The spectacular feat of architecture is the brainchild of Jorge Eduardo Neira Sterkel, who goes simply by “Roth,” an Argentinian hotelier and self-taught architect who founded the Azulik resort, a luxury eco-hotel located 40 minutes away on the coast of Tulum, in 2005. The design is based on Fibonacci proportions, a sequence of numbers found in plant spirals. “I wanted to create an entirely new art experience,” says Roth.
The art space is the latest addition to Azulik’s growing complex that also includes Sfer Ik in Tulum, a smaller gallery located within the resort itself that garnered much interest when it opened last year. There, intricately cut branches provide the structure for an uneven canopy that covers the womb-like exhibition space. The inaugural exhibition was curated by Peggy Guggenheim’s great grandson Santiago Rumney Guggenheim and included such buzzworthy talents as Tatiana Trouve, Artur Lescher, and Margo Trushina.
“In the old days, a museion was a place where you came to connect spiritually, which is what we are trying to achieve,” says Sfer Ik’s artistic director and curator, Claudia Paetzold. In place of security guards, audio guides, and lengthy wall texts, visitors are instead encouraged to connect with art at a deeper level. “You are barefoot, so you feel more vulnerable, and the floors are curved, so it forces you to be more conscious. The cushions placed throughout allow you to sit, relax, and contemplate,” adds Paetzold. “We want to engage all the senses.”
The programing encompasses a multidisciplinary approach and includes conferences, workshops for local children, and temporary site-specific projects. The only permanent work in the collection is a monumental woven tree titled Every Tree Is a Civilizing Entity by the celebrated Brazilian artist Ernesto Neto, who came to visit the space and resonated with the concept.
Nature is at the heart of every project. The current seaweed surplus in Tulum, for example, was the focus of the recent project at Sfer Ik in Uh May in September. Tulum is known as a bohemian jet-set travel haven, attracting visitors for its picture-perfect azure waters and white-sand beaches. But in 2015, an abundance of seaweed started washing over the shore. It was a threat to the tourism industry but also symbolized a much larger ecological issue.
Dubbed “Alliga,” the project included a three-day workshop where thought leaders, scientists, and activists from across the globe spent three days working together to solve the issue. Artists Cecilia Bengolea, Aki Inomata, and Sissel Tolaas were invited to create an exhibition of specially commissioned works to respond to the threat in creative ways. The Norwegian-born artist Tolaas is a scent expert, who explores how different smells can be described, remembered, and measured, and how the information in smells can be used. In the case of Tulum, Tolaas spent some days gathering scent molecules along the Riviera Maya from both healthy and dead algae before replicating them in her Berlin lab to create an immersive olfactory experience in the museum.
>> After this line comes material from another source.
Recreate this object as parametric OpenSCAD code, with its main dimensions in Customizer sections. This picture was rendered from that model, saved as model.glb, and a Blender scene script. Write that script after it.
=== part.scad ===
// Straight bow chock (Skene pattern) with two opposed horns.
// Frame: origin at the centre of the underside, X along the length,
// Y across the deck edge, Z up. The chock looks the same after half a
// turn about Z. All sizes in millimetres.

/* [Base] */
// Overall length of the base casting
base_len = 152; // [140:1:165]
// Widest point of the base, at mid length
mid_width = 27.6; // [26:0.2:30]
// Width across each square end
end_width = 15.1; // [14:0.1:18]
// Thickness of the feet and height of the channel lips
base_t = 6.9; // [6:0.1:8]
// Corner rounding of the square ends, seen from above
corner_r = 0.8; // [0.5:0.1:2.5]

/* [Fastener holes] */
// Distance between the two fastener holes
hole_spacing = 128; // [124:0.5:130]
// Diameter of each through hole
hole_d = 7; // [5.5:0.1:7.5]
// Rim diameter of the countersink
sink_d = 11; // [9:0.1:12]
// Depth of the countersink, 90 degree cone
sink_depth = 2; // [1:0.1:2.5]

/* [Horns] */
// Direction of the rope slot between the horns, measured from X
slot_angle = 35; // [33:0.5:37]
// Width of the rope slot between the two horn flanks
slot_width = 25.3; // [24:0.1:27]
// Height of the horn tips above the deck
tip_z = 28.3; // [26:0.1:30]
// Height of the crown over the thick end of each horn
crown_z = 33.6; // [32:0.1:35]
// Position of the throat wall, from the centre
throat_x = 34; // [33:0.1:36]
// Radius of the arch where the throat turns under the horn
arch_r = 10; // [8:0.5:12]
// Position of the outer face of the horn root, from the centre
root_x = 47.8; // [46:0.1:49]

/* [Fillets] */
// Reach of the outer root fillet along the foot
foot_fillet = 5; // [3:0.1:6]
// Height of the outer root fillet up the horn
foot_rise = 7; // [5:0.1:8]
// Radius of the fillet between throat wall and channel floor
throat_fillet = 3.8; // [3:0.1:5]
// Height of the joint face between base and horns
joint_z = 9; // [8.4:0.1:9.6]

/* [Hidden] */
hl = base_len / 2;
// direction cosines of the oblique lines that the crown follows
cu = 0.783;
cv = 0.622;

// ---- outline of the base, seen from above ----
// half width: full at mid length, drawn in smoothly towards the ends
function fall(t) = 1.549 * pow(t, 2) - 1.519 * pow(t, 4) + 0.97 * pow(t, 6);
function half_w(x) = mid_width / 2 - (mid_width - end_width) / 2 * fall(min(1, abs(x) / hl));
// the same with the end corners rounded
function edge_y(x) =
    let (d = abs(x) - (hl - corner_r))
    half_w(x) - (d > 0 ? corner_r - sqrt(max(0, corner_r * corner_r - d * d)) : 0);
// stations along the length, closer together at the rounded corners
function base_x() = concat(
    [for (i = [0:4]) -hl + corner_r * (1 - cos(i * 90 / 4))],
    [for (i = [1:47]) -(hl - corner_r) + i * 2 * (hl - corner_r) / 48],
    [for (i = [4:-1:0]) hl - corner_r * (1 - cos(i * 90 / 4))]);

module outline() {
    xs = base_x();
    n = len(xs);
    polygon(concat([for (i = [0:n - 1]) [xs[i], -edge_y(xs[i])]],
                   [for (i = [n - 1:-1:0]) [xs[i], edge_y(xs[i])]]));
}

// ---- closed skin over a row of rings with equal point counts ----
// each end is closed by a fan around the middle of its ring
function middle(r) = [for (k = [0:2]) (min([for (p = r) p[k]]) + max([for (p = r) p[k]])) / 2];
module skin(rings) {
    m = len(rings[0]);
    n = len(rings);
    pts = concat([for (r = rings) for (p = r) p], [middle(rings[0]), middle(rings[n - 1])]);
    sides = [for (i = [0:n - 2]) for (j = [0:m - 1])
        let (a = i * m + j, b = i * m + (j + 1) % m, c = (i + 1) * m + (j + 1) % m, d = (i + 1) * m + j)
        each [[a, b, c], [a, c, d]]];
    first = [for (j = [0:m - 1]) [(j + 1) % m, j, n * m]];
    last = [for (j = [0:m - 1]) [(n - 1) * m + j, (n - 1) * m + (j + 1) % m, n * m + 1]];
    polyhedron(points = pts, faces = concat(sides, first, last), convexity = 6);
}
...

The Argentine artist Cecilia Bengolea, who is represented by Almine Rech, crafted stunning, otherworldly ceramic forms inspired by the fantastical creatures of the sea that were produced with Sfer Ik’s ceramic workshop. The opening night included a vibrant dance performance with a group of children titled óok’ot ha’, Mayan for “dance with the sea,” which mimicked the tides and shifts of the ocean. The costumes were all designed by Anikena, Azulik’s sustainable fashion brand.
The noteworthy Japanese artist Aki Inomata, meanwhile, presented her celebrated video piece Think Evolution #1: Kiku-ishi (Ammonite), which was recently shown at the Triennale di Milano. The mesmerizing film explored the precarious relationship between man and nature with a cephalopod inhabiting a 3-D-printed replica of an ammonite shell.
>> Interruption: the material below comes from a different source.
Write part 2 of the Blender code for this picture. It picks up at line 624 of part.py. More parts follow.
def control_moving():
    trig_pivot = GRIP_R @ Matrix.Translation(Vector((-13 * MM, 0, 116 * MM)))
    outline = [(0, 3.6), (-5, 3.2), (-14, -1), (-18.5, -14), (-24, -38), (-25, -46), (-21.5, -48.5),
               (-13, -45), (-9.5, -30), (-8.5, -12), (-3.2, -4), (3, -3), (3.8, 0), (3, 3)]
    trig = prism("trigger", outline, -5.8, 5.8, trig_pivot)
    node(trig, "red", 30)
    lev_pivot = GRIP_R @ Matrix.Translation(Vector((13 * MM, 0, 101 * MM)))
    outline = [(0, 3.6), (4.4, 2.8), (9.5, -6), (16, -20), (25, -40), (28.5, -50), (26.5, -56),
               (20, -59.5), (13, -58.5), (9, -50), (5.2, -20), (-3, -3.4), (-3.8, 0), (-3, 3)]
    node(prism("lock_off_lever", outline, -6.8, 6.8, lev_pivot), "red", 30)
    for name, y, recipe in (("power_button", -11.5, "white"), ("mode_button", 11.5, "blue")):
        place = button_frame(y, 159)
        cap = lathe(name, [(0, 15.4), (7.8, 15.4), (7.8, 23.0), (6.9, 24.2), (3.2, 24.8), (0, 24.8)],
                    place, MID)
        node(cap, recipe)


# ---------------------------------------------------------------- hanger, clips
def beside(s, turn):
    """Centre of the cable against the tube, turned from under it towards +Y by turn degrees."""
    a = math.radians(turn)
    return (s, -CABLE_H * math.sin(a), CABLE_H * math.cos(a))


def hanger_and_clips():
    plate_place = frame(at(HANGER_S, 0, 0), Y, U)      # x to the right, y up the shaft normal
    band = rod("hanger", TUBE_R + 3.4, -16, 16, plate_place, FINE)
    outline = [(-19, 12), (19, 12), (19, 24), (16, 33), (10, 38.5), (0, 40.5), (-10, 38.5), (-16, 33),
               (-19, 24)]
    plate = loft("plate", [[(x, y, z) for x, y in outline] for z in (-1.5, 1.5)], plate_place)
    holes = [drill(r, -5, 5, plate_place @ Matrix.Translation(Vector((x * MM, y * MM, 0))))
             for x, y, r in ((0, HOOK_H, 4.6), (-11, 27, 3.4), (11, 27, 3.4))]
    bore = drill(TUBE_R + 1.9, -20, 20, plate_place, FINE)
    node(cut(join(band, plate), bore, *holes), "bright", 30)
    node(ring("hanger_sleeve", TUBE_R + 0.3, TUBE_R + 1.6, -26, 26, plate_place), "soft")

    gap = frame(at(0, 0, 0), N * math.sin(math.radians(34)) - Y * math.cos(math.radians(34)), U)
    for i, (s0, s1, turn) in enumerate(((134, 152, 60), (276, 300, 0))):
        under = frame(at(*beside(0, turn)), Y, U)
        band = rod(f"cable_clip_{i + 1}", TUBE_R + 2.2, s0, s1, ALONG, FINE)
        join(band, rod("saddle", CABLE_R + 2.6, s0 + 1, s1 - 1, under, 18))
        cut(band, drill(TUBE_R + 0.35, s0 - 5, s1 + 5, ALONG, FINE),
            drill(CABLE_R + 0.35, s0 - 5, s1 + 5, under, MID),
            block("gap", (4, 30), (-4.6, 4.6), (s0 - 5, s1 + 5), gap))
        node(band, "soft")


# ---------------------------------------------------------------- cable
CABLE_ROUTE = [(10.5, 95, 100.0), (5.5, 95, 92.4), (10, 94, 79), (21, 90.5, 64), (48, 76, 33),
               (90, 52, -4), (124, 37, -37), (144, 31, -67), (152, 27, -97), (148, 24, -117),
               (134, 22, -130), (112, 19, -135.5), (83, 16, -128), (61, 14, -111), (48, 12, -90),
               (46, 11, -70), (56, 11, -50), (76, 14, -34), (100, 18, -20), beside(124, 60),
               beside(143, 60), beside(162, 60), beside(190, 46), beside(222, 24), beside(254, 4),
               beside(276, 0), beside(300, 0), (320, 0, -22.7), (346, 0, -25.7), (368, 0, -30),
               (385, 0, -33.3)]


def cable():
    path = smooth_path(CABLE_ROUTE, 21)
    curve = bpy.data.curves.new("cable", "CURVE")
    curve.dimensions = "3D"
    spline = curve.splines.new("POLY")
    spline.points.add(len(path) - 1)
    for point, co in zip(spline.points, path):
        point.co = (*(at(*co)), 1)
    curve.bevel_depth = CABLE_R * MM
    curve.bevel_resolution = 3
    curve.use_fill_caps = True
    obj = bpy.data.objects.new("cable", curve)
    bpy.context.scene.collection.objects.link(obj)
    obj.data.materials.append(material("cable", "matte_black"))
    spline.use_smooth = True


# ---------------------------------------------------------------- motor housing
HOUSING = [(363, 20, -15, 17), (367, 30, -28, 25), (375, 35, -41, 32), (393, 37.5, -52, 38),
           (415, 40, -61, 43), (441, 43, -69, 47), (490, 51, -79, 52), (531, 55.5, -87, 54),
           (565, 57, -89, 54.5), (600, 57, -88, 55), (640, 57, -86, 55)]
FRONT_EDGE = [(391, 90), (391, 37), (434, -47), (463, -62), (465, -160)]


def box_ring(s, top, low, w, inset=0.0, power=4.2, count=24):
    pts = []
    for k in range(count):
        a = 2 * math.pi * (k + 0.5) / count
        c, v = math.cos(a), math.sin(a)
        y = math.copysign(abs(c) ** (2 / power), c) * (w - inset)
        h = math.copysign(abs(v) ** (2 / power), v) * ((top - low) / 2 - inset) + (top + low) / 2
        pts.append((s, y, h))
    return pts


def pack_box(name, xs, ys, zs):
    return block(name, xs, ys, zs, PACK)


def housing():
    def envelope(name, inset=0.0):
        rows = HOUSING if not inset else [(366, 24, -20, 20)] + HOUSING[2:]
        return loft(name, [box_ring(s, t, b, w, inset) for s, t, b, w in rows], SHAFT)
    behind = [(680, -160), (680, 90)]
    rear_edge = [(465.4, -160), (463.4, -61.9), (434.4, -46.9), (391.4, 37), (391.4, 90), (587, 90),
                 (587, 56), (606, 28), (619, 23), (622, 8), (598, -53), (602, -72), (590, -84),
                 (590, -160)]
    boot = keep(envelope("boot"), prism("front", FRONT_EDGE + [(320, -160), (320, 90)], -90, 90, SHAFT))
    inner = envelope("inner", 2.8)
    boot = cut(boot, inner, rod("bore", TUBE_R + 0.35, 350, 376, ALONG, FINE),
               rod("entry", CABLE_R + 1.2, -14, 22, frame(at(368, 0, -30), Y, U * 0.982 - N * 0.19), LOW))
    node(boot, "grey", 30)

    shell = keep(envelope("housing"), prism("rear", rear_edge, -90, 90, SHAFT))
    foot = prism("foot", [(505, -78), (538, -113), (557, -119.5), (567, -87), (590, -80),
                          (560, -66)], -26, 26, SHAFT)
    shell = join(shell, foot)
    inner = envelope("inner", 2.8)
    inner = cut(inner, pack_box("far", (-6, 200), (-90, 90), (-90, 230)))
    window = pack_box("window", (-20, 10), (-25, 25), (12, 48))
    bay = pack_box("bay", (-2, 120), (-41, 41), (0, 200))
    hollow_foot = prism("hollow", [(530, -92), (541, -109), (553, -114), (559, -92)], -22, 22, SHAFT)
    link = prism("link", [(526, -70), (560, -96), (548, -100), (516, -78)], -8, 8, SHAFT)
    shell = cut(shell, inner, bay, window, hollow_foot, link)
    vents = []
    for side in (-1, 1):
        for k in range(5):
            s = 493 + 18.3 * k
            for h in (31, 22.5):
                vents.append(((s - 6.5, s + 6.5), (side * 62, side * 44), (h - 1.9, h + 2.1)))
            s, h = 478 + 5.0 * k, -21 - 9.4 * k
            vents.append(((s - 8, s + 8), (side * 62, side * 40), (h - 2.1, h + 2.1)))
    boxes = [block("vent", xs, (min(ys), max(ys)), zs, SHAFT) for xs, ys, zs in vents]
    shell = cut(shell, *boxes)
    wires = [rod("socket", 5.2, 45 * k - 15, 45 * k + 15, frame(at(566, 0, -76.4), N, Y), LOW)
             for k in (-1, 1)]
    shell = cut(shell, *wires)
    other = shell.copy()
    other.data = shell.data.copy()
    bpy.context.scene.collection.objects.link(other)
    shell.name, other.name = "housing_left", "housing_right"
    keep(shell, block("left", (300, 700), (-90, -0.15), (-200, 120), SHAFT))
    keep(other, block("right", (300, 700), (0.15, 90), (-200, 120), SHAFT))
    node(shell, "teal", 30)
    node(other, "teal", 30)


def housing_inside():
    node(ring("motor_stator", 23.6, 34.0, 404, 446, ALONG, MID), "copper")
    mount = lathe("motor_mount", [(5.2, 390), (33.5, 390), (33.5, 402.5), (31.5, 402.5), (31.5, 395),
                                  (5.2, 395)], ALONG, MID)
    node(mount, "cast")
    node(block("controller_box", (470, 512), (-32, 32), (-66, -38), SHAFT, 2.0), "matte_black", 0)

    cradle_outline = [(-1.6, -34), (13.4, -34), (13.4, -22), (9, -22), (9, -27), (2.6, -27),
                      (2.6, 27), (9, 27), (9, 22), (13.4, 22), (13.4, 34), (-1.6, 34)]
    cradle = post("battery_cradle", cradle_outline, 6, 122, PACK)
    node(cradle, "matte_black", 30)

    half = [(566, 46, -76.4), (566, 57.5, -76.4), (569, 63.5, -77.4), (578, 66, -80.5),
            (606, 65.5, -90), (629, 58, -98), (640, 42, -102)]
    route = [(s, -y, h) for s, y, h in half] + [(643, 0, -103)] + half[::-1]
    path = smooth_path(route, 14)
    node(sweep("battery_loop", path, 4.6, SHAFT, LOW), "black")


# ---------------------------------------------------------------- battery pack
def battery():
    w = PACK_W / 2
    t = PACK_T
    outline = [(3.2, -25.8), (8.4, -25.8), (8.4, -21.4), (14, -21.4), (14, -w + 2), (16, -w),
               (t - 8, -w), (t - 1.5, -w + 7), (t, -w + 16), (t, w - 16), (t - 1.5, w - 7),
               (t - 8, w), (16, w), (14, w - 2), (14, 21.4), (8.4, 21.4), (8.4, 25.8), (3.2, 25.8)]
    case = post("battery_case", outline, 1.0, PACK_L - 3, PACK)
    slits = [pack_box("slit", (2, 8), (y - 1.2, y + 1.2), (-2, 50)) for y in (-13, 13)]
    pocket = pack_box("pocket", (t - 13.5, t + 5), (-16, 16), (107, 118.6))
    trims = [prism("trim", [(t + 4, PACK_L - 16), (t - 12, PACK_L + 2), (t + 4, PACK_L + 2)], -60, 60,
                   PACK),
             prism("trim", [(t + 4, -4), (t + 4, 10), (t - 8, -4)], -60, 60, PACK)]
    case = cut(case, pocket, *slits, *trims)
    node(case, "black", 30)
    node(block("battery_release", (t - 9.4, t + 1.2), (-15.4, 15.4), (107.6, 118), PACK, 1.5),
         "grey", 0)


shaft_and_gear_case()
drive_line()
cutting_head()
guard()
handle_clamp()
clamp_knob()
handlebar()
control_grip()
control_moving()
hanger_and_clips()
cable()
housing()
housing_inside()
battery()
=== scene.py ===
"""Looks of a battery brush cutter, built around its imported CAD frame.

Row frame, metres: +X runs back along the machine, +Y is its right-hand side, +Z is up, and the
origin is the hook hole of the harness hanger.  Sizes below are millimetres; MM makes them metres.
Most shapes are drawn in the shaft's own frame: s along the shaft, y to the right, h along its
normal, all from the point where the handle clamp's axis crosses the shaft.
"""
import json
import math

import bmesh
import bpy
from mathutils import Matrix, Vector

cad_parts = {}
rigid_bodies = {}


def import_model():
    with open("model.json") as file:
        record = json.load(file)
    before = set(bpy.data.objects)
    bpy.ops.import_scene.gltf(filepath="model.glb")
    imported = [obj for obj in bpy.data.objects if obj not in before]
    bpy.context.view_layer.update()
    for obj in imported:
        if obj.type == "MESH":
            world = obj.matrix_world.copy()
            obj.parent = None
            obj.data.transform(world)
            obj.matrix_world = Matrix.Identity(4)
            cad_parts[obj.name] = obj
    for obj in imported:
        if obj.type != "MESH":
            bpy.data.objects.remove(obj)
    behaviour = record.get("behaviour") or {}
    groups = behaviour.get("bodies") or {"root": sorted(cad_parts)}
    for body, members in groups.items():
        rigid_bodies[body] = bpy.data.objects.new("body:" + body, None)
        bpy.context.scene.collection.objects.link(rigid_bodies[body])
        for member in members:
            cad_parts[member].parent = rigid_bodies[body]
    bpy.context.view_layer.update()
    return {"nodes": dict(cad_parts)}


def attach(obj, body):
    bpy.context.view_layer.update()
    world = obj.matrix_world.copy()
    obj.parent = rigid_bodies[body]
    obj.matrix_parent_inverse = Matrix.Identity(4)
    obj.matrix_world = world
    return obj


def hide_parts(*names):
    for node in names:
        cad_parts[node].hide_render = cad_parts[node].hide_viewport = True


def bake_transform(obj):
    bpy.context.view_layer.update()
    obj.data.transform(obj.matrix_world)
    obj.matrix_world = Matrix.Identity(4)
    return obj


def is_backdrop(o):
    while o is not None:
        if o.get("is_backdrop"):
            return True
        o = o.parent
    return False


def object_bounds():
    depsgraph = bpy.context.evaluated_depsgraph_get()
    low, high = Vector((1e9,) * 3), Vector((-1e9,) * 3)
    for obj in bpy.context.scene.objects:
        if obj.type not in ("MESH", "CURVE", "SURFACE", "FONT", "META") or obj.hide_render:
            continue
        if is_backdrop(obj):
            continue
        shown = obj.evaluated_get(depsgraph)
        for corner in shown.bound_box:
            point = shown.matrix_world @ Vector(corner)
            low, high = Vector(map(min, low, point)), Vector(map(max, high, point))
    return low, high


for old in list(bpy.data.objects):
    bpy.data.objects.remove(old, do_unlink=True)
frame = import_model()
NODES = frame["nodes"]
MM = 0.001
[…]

Azulik joins a growing list of museums in far-flung destinations that offer unique experiences for engaging with art. Take Naoshima, for example, the series of art spaces and installations in the South Island Sea of Japan, with its minimalist Tadao Ando architecture. Other examples include Inhotim in Brazil, where the pavilions and open-air galleries are dotted throughout the lush landscape, or Glenstone, built in 2018 to house the permanent collection of Emily and Mitchell Rales outside of Washington, D.C.
Come 2020, Azulik will launch a new hotel complex, artist residency program, and additional museum. There will be woven ramps and hanging nets suspended above tranquil pools of water with breathtaking views of the sea and ancient Coba ruins in the distance. “We never wanted just to showcase blue-chip art, but rather to invite artists to come here and be inspired. We will have artists, architects, musicians, and fashion designers collaborate with local craftspeople,” says Roth. “When you put different disciplines together in nature, something wonderful happens.”
“Alliga,” the current exhibition at Azulik’s Sfer Ik in Francisco Uh May, is on view September 5–January 31, 2020.